Everything about Mr. Walton's design,
like nearly everything about this production, demands that the audience look at
"Guys and Dolls" again and see it fresh. The cherished Runyonland of memory is
not altered, just felt and dreamt anew by intoxicated theater artists. No doubt
another Broadway generation will one day find a different, equally exciting way
to reimagine this classic. But in our lifetime? Don't bet on it.
Guys and Dolls
By BROOKS ATKINSON Published: November 25, 1950
Out of the pages of
Damon Runyon, some able artisans have put together a musical play that Broadway
can be proud of.
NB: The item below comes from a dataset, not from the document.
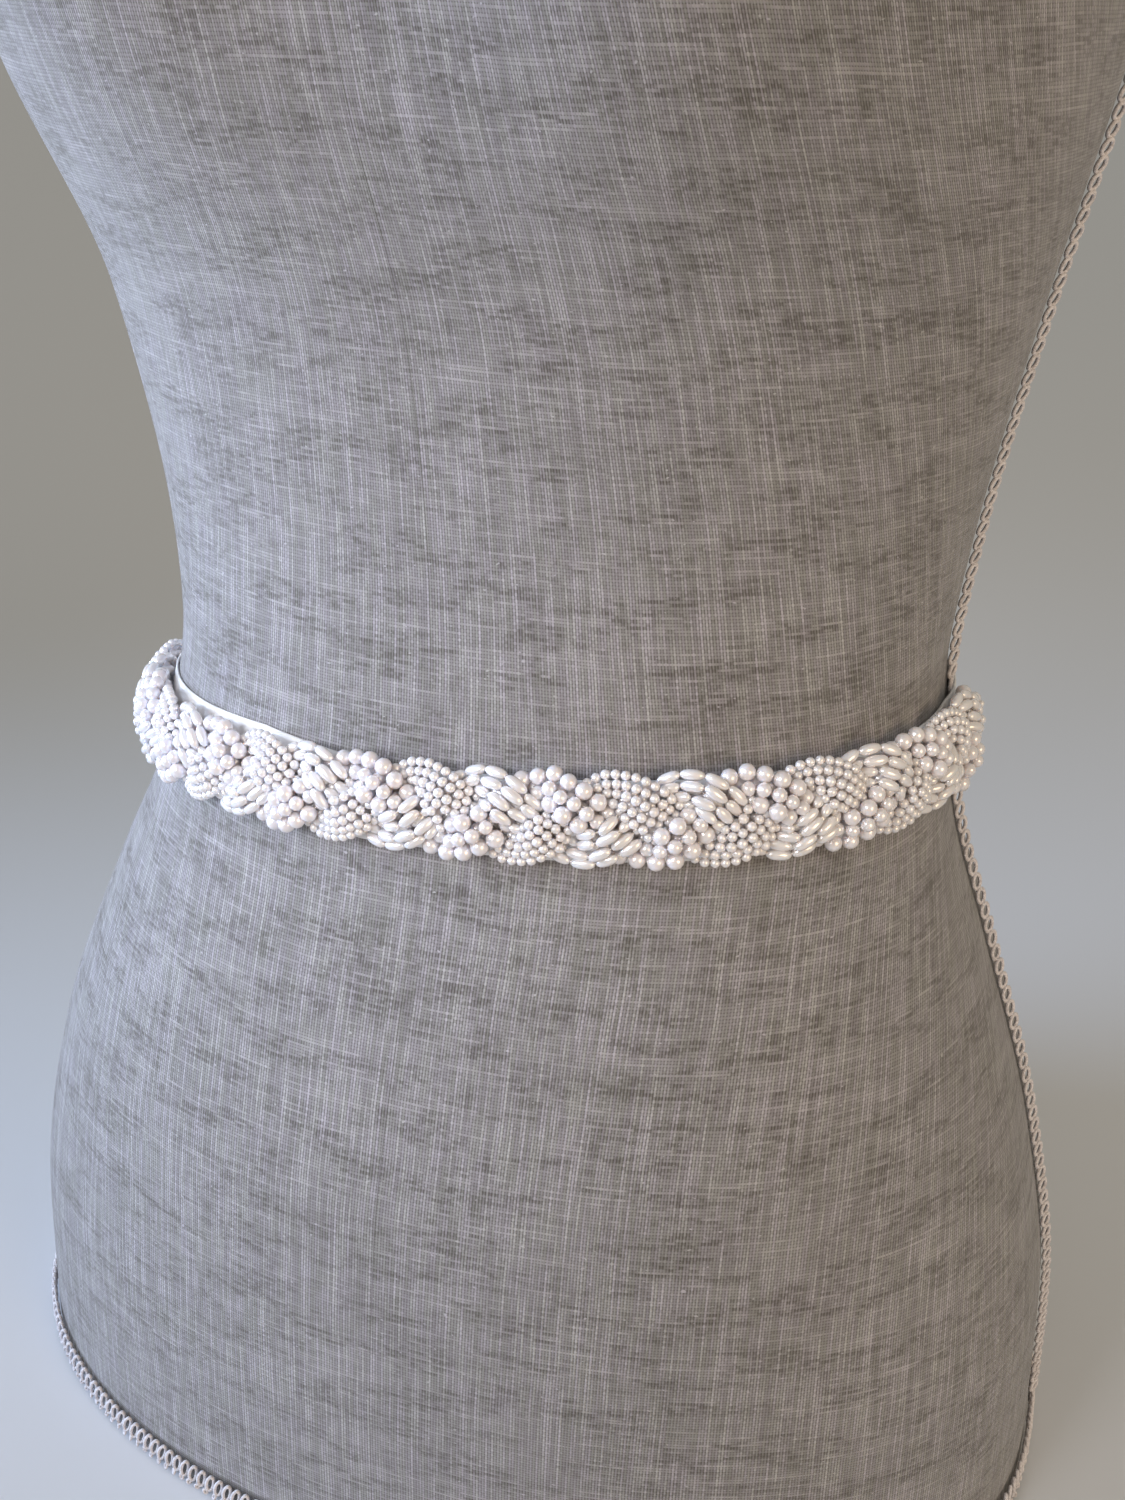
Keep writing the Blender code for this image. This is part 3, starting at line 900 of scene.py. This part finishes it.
def make_ribbon(track, material):
    """Satin ribbon wound once round the waist, its end lapped over its start at centre back."""
    back = [np.interp(turn, track.angle, track.distance) for turn in (-1.5 * math.pi, 0.5 * math.pi)]
    start, end = back[0] - RIBBON_LAP / 2, back[1] + RIBBON_LAP / 2
    steps = round((end - start) / RIBBON_STEP)

    def lap(distance):
        step = np.clip((distance - end + RIBBON_LAP + RIBBON_LAP_STEP) / RIBBON_LAP_STEP, 0, 1)
        return (RIBBON_THICKNESS + CLEARANCE) * step * step * (3 - 2 * step)

    def place(u, v):
        distance = start + (end - start) * u
        across = (v - 0.5) * RIBBON_WIDTH - np.interp(distance, *zip(*RIBBON_DROPS))
        angle = np.interp(distance, track.distance, track.angle)
        gap = track.read(track.base, distance) - sash_line(angle, 0.0)
        hollow = RIBBON_SAG * np.clip(np.sum(gap * track.read(track.out, distance), axis=-1), 0, None)
        sag = hollow * (1 - (2 * v - 1) ** 2)
        ripple = RIBBON_RIPPLE * np.sin(distance * RIBBON_RIPPLE_FINE)
        ripple = ripple * np.sin(distance * RIBBON_RIPPLE_BROAD + RIBBON_RIPPLE_SLANT * v)
        return track.place(distance, across, CLEARANCE + lap(distance) - sag + RIBBON_WALL + ripple)

    def chart(u, v, _):
        return np.stack([(end - start) * u, (v - 0.5) * RIBBON_WIDTH], axis=1)

    mesh = wrapped_grid(steps, RIBBON_ROWS, place, chart)
    bmesh.ops.recalc_face_normals(mesh, faces=mesh.faces)
    piece = finish_piece("satin_ribbon", to_data("satin_ribbon", mesh), material, ["ribbon"])
    wall = piece.modifiers.new("wall", "SOLIDIFY")
    wall.thickness = RIBBON_WALL
    wall.offset = -1.0
    count = RIBBON_LENGTH_SAMPLES
    middle = place(np.linspace(0, 1, count), np.full(count, 0.5))
    return piece


# Pearl strands

def plait_ends():
    """Where the strands start and stop, by distance from centre front."""
    return END_INSETS[0] - PLAIT_LENGTH / 2, PLAIT_LENGTH / 2 - END_INSETS[1]


def bundle_path(place, reach, distance):
    """Sideways and outward course of one bundle, with its slope, tilt and spread."""
    turn = TAU * (distance / PLAIT_PITCH + PLAIT_START_TURN - place / len(BUNDLES))
    first, last = plait_ends()
    from_end = np.clip(np.minimum(distance - first, last - distance) / END_TAPER, 0, 1)
    ease = from_end * from_end * (3 - 2 * from_end)
    size = END_SECTION + (1 - END_SECTION) * ease
    spread = END_SWAY + (1 - END_SWAY) * ease
    crossing = BUNDLE_HEAVE * np.sin(2 * turn) + BUNDLE_SHARPNESS * np.sin(4 * turn)
    return {
        "sway": reach * BUNDLE_SWAY * spread * np.sin(turn),
        "heave": -spread * PRESSED * crossing,
        "slope": reach * BUNDLE_SWAY * spread * np.cos(turn) * TAU / PLAIT_PITCH,
        "tilt": BUNDLE_TILT * np.cos(turn) + BUNDLE_TILT_EASE * np.cos(3 * turn),
        "size": size,
        "standoff": RIBBON_THICKNESS + 2 * CLEARANCE
        + (PLAIT_STANDOFF - RIBBON_THICKNESS - 2 * CLEARANCE) * spread * PRESSED,
        "top": -np.sin(2 * turn),
    }


def wander(draw, distance, reach, waves=3):
    """Smooth uneven drift along a strand."""
    total = np.zeros(len(distance))
    for _ in range(waves):
        total += np.sin(TAU * distance / draw.uniform(*WANDER_WAVES) + draw.uniform(0, TAU))
    return reach * total / math.sqrt(waves)


def strand_guide(place, reach, strand, draw):
    """The line that one strand is led along, in sash terms: along, across and standoff."""
    wide, thick, width, _ = strand
    stagger = draw.uniform(0.0, STRAND_STAGGER) + 0.5 * abs(wide)
    first, last = plait_ends()
    distance = np.arange(first + stagger, last - stagger, GUIDE_STEP)
    path = bundle_path(place, reach, distance)
    gain = (GUIDE_SPREAD + GUIDE_SPREAD_ON_TOP * path["top"]) * path["size"]
    side = (wide + wander(draw, distance, WANDER_ASIDE)) * gain
    rise = (thick + wander(draw, distance, WANDER_OUT)) * path["size"]
    flat = side * np.cos(path["tilt"]) - rise * np.sin(path["tilt"])
    proud = side * np.sin(path["tilt"]) + rise * np.cos(path["tilt"])
    lean = 1 / np.sqrt(1 + path["slope"] ** 2)
    return np.stack([
        distance - flat * path["slope"] * lean,
        path["sway"] + flat * lean,
        path["standoff"] + path["heave"] + proud,
    ], axis=1)


class StrandSet:
    """Strands as chains of small balls, one for a round pearl and two for an oat, eased till they rest."""

    def __init__(self):
        self.points = []
        self.guides = []
        self.radii = []
        self.links = []
        self.pearls = []
        self.runs = []

    def add(self, bundle, place, reach, strand, draw):
        guide = strand_guide(place, reach, strand, draw)
        along = np.concatenate([[0], np.cumsum(np.linalg.norm(np.diff(guide, axis=0), axis=1))])
        _, _, width, length = strand
        reached = width / 2
        first = True
        begin = len(self.points)
        while True:
            scale = draw.uniform(*PEARL_SCALES)
            radius = width / 2 * scale
            inner = (length - width) * scale
            if reached + inner + 2 * radius > along[-1]:
                break
            balls = [reached + radius] if inner < 1e-6 else [reached + radius, reached + radius + inner]
            start = len(self.points)
            for i, spot in enumerate(balls):
                point = np.array([np.interp(spot, along, guide[:, axis]) for axis in range(3)])
                if not first or i:
                    before = self.radii[-1]
                    gap = inner if i else before + radius + PEARL_GAP
                    self.links.append((len(self.points) - 1, len(self.points), gap))
                self.points.append(point)
                self.guides.append(point)
                self.radii.append(radius)
            self.pearls.append((bundle, start, len(balls), radius, length * scale / 2, draw.random()))
            reached += inner + 2 * radius + PEARL_GAP
            first = False
        self.runs.append((begin, len(self.points)))

    def settle(self, rounds=SETTLE_ROUNDS):
        points = np.array(self.points)
        guides = np.array(self.guides)
        radii = np.array(self.radii)
        first, second, gaps = (np.array(column) for column in zip(*self.links))
        linked = set(zip(first.tolist(), second.tolist()))
        floor = CLEARANCE + RIBBON_THICKNESS + radii + RIBBON_GAP
        for turn in range(rounds):
            if turn % NEAR_ROUNDS == 0:
                pairs = self.near_pairs(points, linked)
            pull = PULL_FIRST + (PULL_LAST - PULL_FIRST) * turn / rounds
            points[:, 1:] += pull * (guides[:, 1:] - points[:, 1:])
            points[:, 0] += PULL_ALONG * pull * (guides[:, 0] - points[:, 0])
            points[:, 2] -= PRESS
            points = self.push(points, *pairs, radii[pairs[0]] + radii[pairs[1]], only_apart=True)
            points = self.push(points, first, second, gaps, only_apart=False)
            points[:, 2] = np.maximum(points[:, 2], floor)
        return points

    @staticmethod
    def near_pairs(points, linked):
        """Pairs of balls near enough to touch soon, apart from neighbours on a thread."""
        order = np.argsort(points[:, 0])
        first, second = [], []
        along = points[order, 0]
        reach = np.searchsorted(along, along + NEAR_ALONG)
        for i, stop in enumerate(reach):
            others = order[i + 1:stop]
            close = np.abs(points[others] - points[order[i]]).max(axis=1) < NEAR_REACH
            found = others[close]
            first += [order[i]] * len(found)
            second += found.tolist()
        kept = [(a, b) for a, b in zip(first, second) if (a, b) not in linked and (b, a) not in linked]
        return tuple(np.array(column) for column in zip(*kept))

    @staticmethod
    def push(points, first, second, gaps, only_apart):
        """Move both ends of each pair half way to the wanted gap, shared between all pairs of a ball."""
        away = points[second] - points[first]
        length = np.maximum(np.linalg.norm(away, axis=1), 1e-9)
        lack = gaps - length
        if only_apart:
            lack = np.maximum(lack, 0)
        move = away * (0.5 * lack / length)[:, None]
        active = (np.abs(lack) > 1e-9).astype(float)
        total = np.bincount(first, active, len(points)) + np.bincount(second, active, len(points))
        share = np.maximum(total, 1.0) if only_apart else np.maximum(total, 1.0) * 0.5 + 0.5
        gain = PUSH_GAIN if only_apart else 1.0
        for axis in range(3):
            change = np.bincount(second, move[:, axis], len(points))
            change = change - np.bincount(first, move[:, axis], len(points))
            points[:, axis] += gain * change / share
        return points


def pearl_meshes():
    """One pearl of each kind, a unit ball: round ones from an icosphere, oats fuller than an oval."""
    mesh = bmesh.new()
    bmesh.ops.create_icosphere(mesh, subdivisions=2, radius=1.0)
    made = {"round": to_data("round", mesh)}
    mesh = bmesh.new()
    bmesh.ops.create_uvsphere(mesh, u_segments=10, v_segments=8, radius=1.0)
    for vert in mesh.verts:
        width = math.hypot(vert.co.x, vert.co.y)
        if width > 1e-4:
            fuller = math.sqrt(1 - abs(vert.co.z) ** OAT_FULLNESS) / width
            vert.co.x *= fuller
            vert.co.y *= fuller
    made["oat"] = to_data("oat", mesh)
    return made


def make_pearls(track, materials):
    draw = random.Random(PEARL_SEED)
    strands = StrandSet()
    for bundle, place, reach, rows in BUNDLES:
        for strand in rows:
            strands.add(bundle, place, reach, strand, draw)
    points = strands.settle()
    placed = track.place(points[:, 0], points[:, 1], points[:, 2])
    kinds = pearl_meshes()
    for bundle, _, _, _ in BUNDLES:
        places, tones = [], []
        for name, start, count, radius, half_length, shade in strands.pearls:
            if name != bundle:
                continue
            ends = placed[start:start + count]
            middle = Vector(ends.mean(axis=0))
            axis = Vector(ends[-1] - ends[0]) if count == 2 else Vector((shade - 0.5, 0.3, 0.4))
            turn = axis.to_track_quat("Z", "Y").to_matrix().to_4x4()
            size = PEARL_FULLNESS * Matrix.Diagonal((radius, radius, half_length))
            places.append(np.array(Matrix.Translation(middle) @ turn @ size.to_4x4()))
            tones.append(shade)
        kind = kinds["oat" if bundle == "oat_pearl" else "round"]
        data = scattered(kind, places, tones)
        finish_piece(bundle + "s", data, materials[bundle], [bundle + "_bundle"])
    return strands, placed


def make_threads(strands, placed, material):
    """The thread of each strand, through its pearls, as a thin round tube."""
    curve = bpy.data.curves.new("threads", "CURVE")
    curve.dimensions = "3D"
    curve.bevel_depth = STRAND_THREAD / 2
    curve.bevel_resolution = 0
    for first, last in strands.runs:
        spline = curve.splines.new("POLY")
        spline.points.add(last - first - 1)
        line = np.column_stack([placed[first:last], np.ones(last - first)])
        spline.points.foreach_set("co", line.ravel())
    holder = bpy.data.objects.new("threads", curve)
    data = bpy.data.meshes.new_from_object(holder)
    bpy.data.objects.remove(holder)
    return finish_piece("beading_threads", data, material, [])


# Crochet trims

def make_seam_trim(name, side, material, draw):
    """Chain of oval links sewn up a side seam, turned to face the front, each lapped over the one above."""
    heights = np.arange(HEM_TRIM_TOP + SEAM_LINK_LENGTH / 2, SEAM_TRIM_TOP, SEAM_LINK_PITCH * 0.98)
    centre, across, up, out = seam_course(side, heights)
    link = thread_loop(SEAM_LINK_WIDTH, SEAM_LINK_LENGTH, SEAM_THREAD)
    crossing = sash_line(np.array([SEAM_LINE if side > 0 else math.pi - SEAM_LINE]), 0.0)[0, 2]
    from_sash = np.abs(heights - crossing)
    free = np.clip((from_sash - SEAM_TUCK) / SEAM_TUCK_FADE, 0, 1)
    places = []
    proud = out * (CLEARANCE + SEAM_THREAD * 0.75 + SEAM_PROUD * free[:, None])
    for i, middle in enumerate(centre + proud):
        shaken = middle + across[i] * draw.uniform(-SEAM_SHAKE, SEAM_SHAKE)
        place = turned(set_at(shaken, across[i], up[i], -out[i]), z=side * SEAM_FACING * free[i])
        places.append(turned(place, x=draw.uniform(*SEAM_LEAN), y=draw.uniform(*SEAM_TILT)))
    data = scattered(link, places, [draw.random() for _ in places])
    return finish_piece(name + "_chain", data, material, [name])


def make_hem_trim(material, draw):
    """Leaning loops round the hem, each lapped over the one before, with a frill of small picots below."""
    fine = np.linspace(0, TAU, HEM_SAMPLES)
    loop_height = HEM_TRIM_TOP - HEM_LOOP_LENGTH / 2
    picot_height = HEM_TRIM_BOTTOM + HEM_PICOT_LENGTH / 2
    line = form_surface(fine, np.full(len(fine), loop_height))
    along = np.concatenate([[0], np.cumsum(np.linalg.norm(np.diff(line, axis=0), axis=1))])
    count = round(along[-1] / HEM_LOOP_PITCH)
    loop = thread_loop(HEM_LOOP_WIDTH, HEM_LOOP_LENGTH, HEM_THREAD)
    picot = thread_loop(HEM_PICOT_WIDTH, HEM_PICOT_LENGTH, HEM_THREAD * 0.8, around=8, sides=4)

    def on_hem(step, height, stand):
        turn = np.interp((step + draw.uniform(-HEM_SHAKE, HEM_SHAKE)) / count * along[-1], along, fine)
        point = form_surface(np.array([turn]), np.array([height]))[0]
        ahead = form_surface(np.array([turn + 0.004]), np.array([height]))[0]
        right = unit(ahead - point)
        out = np.cross(right, (0.0, 0.0, 1.0))
        middle = point + SHIFT + out * (CLEARANCE + HEM_THREAD * stand)
        return set_at(middle, right, np.array((0.0, 0.0, 1.0)), -out)

    loops, picots = [], []
    for i in range(count):
        place = on_hem(i, loop_height, HEM_LOOP_STAND)
        loops.append(turned(place, y=draw.uniform(*HEM_LOOP_TILT), z=draw.uniform(*HEM_LOOP_TURN)))
        place = on_hem(i + 0.5, picot_height, HEM_PICOT_STAND)
        turns = {"x": HEM_PICOT_LEAN, "y": HEM_PICOT_TILT, "z": HEM_PICOT_TURN}
        picots.append(turned(place, **{axis: draw.uniform(*ends) for axis, ends in turns.items()}))
    parts = [
        scattered(loop, loops, [draw.random() for _ in loops]),
        scattered(picot, picots, [draw.random() for _ in picots]),
    ]
    return finish_piece("hem_loops", joined("hem_loops", parts), material, ["hem_trim"])


make_camera()
make_floor()
make_studio()
cover = make_cover(linen_finish())
track = SashTrack()
make_ribbon(track, satin_finish())
nacres = {name: pearl_finish(name + "_nacre", *colours) for name, colours in NACRE.items()}
strands, placed = make_pearls(track, nacres)
make_threads(strands, placed, thread_finish())
crochet = crochet_finish()
hand = random.Random(CROCHET_SEED)
make_seam_trim("seam_trim_left", 1, crochet, hand)
make_seam_trim("seam_trim_right", -1, crochet, hand)
make_hem_trim(crochet, hand)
Guys and Dolls they call it out of one corner of the mouth. It
opened at the Forty-sixth Street last evening. With a well-written book by Jo
Swerling and Abe Burrows, and a dynamic score by Frank Loesser, it is a more
coherent show than some that have higher artistic pretensions.
But you can count as its highest achievement the fact that it has
preserved the friendly spirit of the Runyon literature without patronizing and
without any show-shop hokum. It is the story of some gamblers and their
unfortunate women who try to fit into the shifty pattern of Broadway life some
of the stabilizing factors of marriage and love-making.
Let one playgoer remark in passing that there is something a little
disconcerting about the casual attitude this story takes toward a religious
mission which is trying to save a few souls in the neighborhood. But even this
intrusion on the way of life of some street-corner salvationists is redeemed by
the hearty camaraderie of all the characters of the book. Although they are
gamblers, showgirls, cops and adult delinquents, they have their ethics, too,
and live in a gaudy, blowzy world that is somehow warm and hospitable. After
all, the Broadway culture is simple and sentimental but has a better heart than
some cultures that are more literate.
Everyone concerned with Guys and Dolls has cast the show with relish
and originality; and George S. Kaufman has never been in better form in the
director's box. As the executive officer of the oldest floating crap game in
town, Sam Levene gives an excitable and hilarious performance. Vivian Blaine
makes something comic out of the lively vulgarity of a nightclub leading lady,
singing her honky-tonk songs in a shrill but earnest voice. Isabel Bigley does
as well by a missionary sergeant who astonishes herself by falling in love with
an itinerant gambler. She plays a few enticing tricks on one of Mr. Loesser's
most rollicking songs-"If I Were a Bell." As the tall, dark and handsome
gambler, Robert Alda keeps romance enjoyable, tough and surly.
The Runyon milieu is rich in startling types, and Guys and Dolls has
the most flamboyant population of any show in town. Stubby Kaye, as a rotund
sidewalk emissary; Johnny Silver, as a diminutive horse philosopher; B. S.
Pully, as a big gun-and-blackjack man from Chicago-are sound, racy members of
hallway society; and at last Tom Pedi has got a part that runs more than five
minutes as Harry the Horse, executive secretary for a thug. No one could make a
more lovable salvationist than Pat Rooney Sr., who sings "More I Cannot Wish"
with cordial good-will.
Everything is all of a piece in this breezy fiction
which has been organized as simply and logically as a Runyon story. Michael
Kidd's comic ballets of night club production numbers and crap games belong to
the production as intimately as Jo Mielziner's affable settings and Alvin Colt's
noisy costumes. Mr. Loesser's lyrics and songs have the same affectionate
appreciation of the material as the book, which is funny without being
self-conscious or mechanical.
From the technical point of view we might as well admit that Guys and
Dolls is a work of art. It is spontaneous and has form, style and spirit. In
view of the source material, that is not astonishing. For Damon Runyon captured
the spirit of an idle corner of the town with sympathetic understanding and
reproduced it slightly caricatured in the sketches and stories he wrote. Guys
and Dolls is gusty and uproarious, and it is not too grand to take a friendly,
personal interest in the desperate affairs of Broadway's backroom society.